Ordinarily, a decision of an adjudicator will give rise to a contractual entitlement to immediate payment without deduction, set-off, withholding, reliance on a cross claim, abatement or stay of execution. The courts have repeatedly held that no deduction or withholding will be allowed from an adjudicator's decision. The courts have, however, developed exceptions to this general rule. These exceptions include situations where it can be shown that the adjudicator had no jurisdiction to make the decision in question, or where the adjudicator has failed to act fairly or in conformity with applicable procedural rules.
Examples of such cases have been well canvassed in the law reports and construction press, such that adjudicators, and those who might use adjudication regularly, will be familiar with the points. Less clearly understood however, is the idea that an adjudicator's decision may not be enforceable where there are other terms of the contract between the parties which clearly override the obligation of a party to comply with an adjudicator's payment decision. Clear words will be needed in the contract if this is to apply.
At the heart of this question lies a debate as to whether the requirement to comply with an adjudicator's decision is based upon some separate statutory force, or whether it is no more than a contractual obligation between the parties, albeit backed by statute. It is the latter of those two views (that compliance with an adjudicator's decision is simply a matter of contractual obligation) that appears to have won the day.
Judge Humphrey Lloyd has been in the vanguard of this view. In three of his judgments, Judge Lloyd held that an adjudicator's decision does not create an obligation to pay which is separate from the underlying contractual obligation. Thus, other rights under the contract which are not the subject of the adjudicator's decision remain available to the relevant parties.

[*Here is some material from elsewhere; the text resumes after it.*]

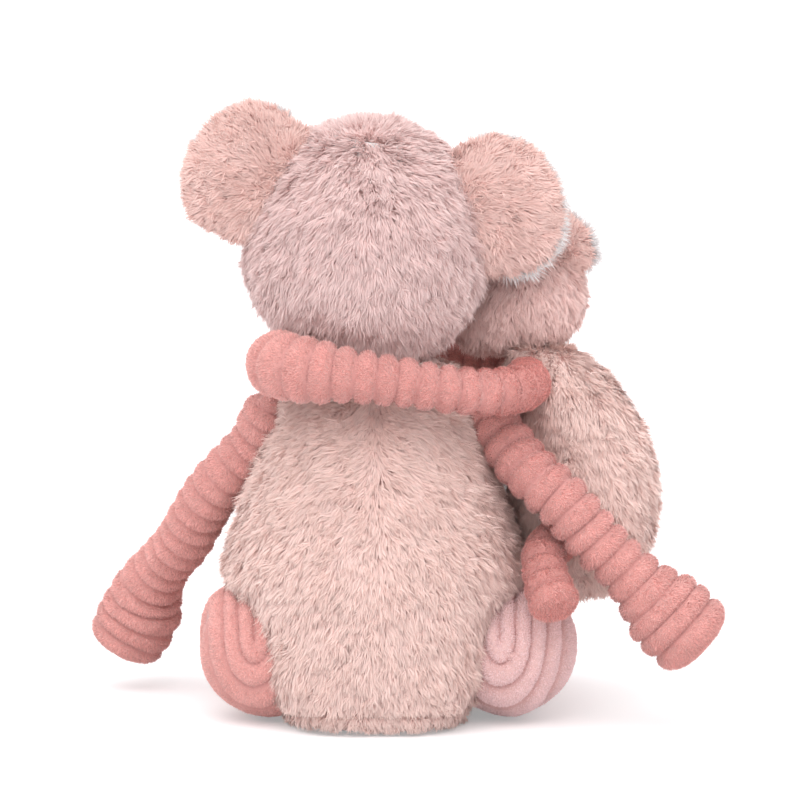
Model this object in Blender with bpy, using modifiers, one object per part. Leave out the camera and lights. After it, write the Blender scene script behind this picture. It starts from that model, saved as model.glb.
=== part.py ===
"""A seated plush koala with its cub, as separate covers, stuffing, ears, eyes and limbs.

Metres, +Z up. The koalas face +Y, so their backs are towards -Y, and -X is their left.
The origin is the middle of the parent's flat base.
"""

import math

import bmesh
import bpy
from mathutils import Matrix, Vector
from mathutils.bvhtree import BVHTree

# Fits and walls
FIT_GAP = 0.0003
STUFFING_GAP = 0.0005
ROOM_GAP = 0.0008
FUR_WALL = 0.005
PLUSH_WALL = 0.0025
FLAT_CUT = 0.0005
OVERRUN = 0.004
WELD = 0.000001

# Rib of the limbs' plush
RIB_PITCH = 0.0106
RIB_DEPTH = 0.0018
CORE_STEP = 0.015

# Parent body, from the base panel's top to the neck plane
PANEL_HEIGHT = 0.010
NECK_HEIGHT = 0.188
BODY_HALF_WIDTH = 0.082
BODY_HALF_DEPTH = 0.067
PELLETS_HEIGHT = 0.024
PELLETS_HALF_WIDTH = 0.019
PELLETS_HALF_DEPTH = 0.040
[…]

In April of this year, the Court of Appeal confirmed in principle this line of authority in the case of Parsons Plastics -v- Purac Limited. In this case, the Court of Appeal agreed that Purac was entitled to resist payment of a sum ordered to be paid by an adjudicator on the basis of a notice of intention to withhold payment raised after the date of the adjudicator's decision. The reasoning behind the Court of Appeal's decision lay in the non-standard form of sub-contract between the parties which contained a clause which expressly preserved Purac's common law rights of set-off and made the payment and withholding notice requirements subordinate to those rights. Whether such a clause fell foul of the Construction Act appeared not to have been argued, but nevertheless a principle was established. Parties to a construction contract may agree a clause concerning payment, which may trump the contractual obligation to comply with an adjudicator's decision.
A very good example of such a clause, which would not fall foul of the Construction Act, is one which states that following the determination of the employment of the contractor, no further payment shall be made to the contractor until an account of all claims and cross claims is established. Such a clause is commonplace in standard form agreements. Whether the clause would bite to prevent enforcement of an adjudicator's decision was the subject of the recent case of Bovis Lend Lease -v- Triangle Developments heard in the Technology and Construction Court.
Bovis had entered into a management contract with Triangle to refurbish and fit out three existing Victorian school houses into 43 luxury residential apartments in south west London. The contract incorporated the JCT standard form of management contract. Acting on the advice of a quantity surveyor, the architect decided that Bovis, as management contractor, had been in default in the manner in which it had checked payment applications for three work package contractors and in consequence, disallowed the entire sum being claimed for each. This removed substantial sums from the sums previously certified and led to the issue of two negative valuations to Bovis.
Shortly after issuing his negative payment certificates, the architect served on Bovis a notice to the effect that Bovis was failing to proceed regularly and diligently with the works. Some days later, Triangle issued a notice informing Bovis of its intention to withhold liquidated damages.
Bovis responded to these actions by serving a notice to the effect that Triangle had repudiated the contract and there followed the usual dance culminating in Triangle following up its earlier default notice by determining Bovis's employment under the contract.
Meanwhile, in parallel to all this aggravation, three adjudications were being progressed. The first of those concerned whether the negative valuations were correct. The adjudicator concluded they were not and ordered that Triangle should pay Bovis £158,000. Triangle refused to pay. The matter moved to enforcement proceedings in front of His Honour Judge Thornton QC.
Triangle's primary contention was that it had successfully determined Bovis's employment, or that Bovis had irrevocably repudiated its contract. Relying on Clause 7.6.4.1 of the JCT form, Triangle contended that the provisions of the contract requiring further payments to be made to Bovis no longer applied. To give crucial weight to its position, a third adjudicator's decision concerning the matter of repudiation had been decided in favour of Triangle.
In a careful judgment, Judge Thornton reviewed the previous decisions of the courts, including the Court of Appeal's decision in Parsons Plastics. He concluded that appropriate terms of a contract can defeat the requirement that immediate effect should be given to an adjudicator's payment decision. Such an effect was obtained by Clause 7.6.4.1. The adjudicator's third decision made it clear that Bovis could not, for present purposes, argue that Triangle had repudiated its contract.
In consequence, Triangle was entitled to rely on Clause 7.6.4.1 to withhold payment of the sum directed to be paid under the adjudicator's first decision.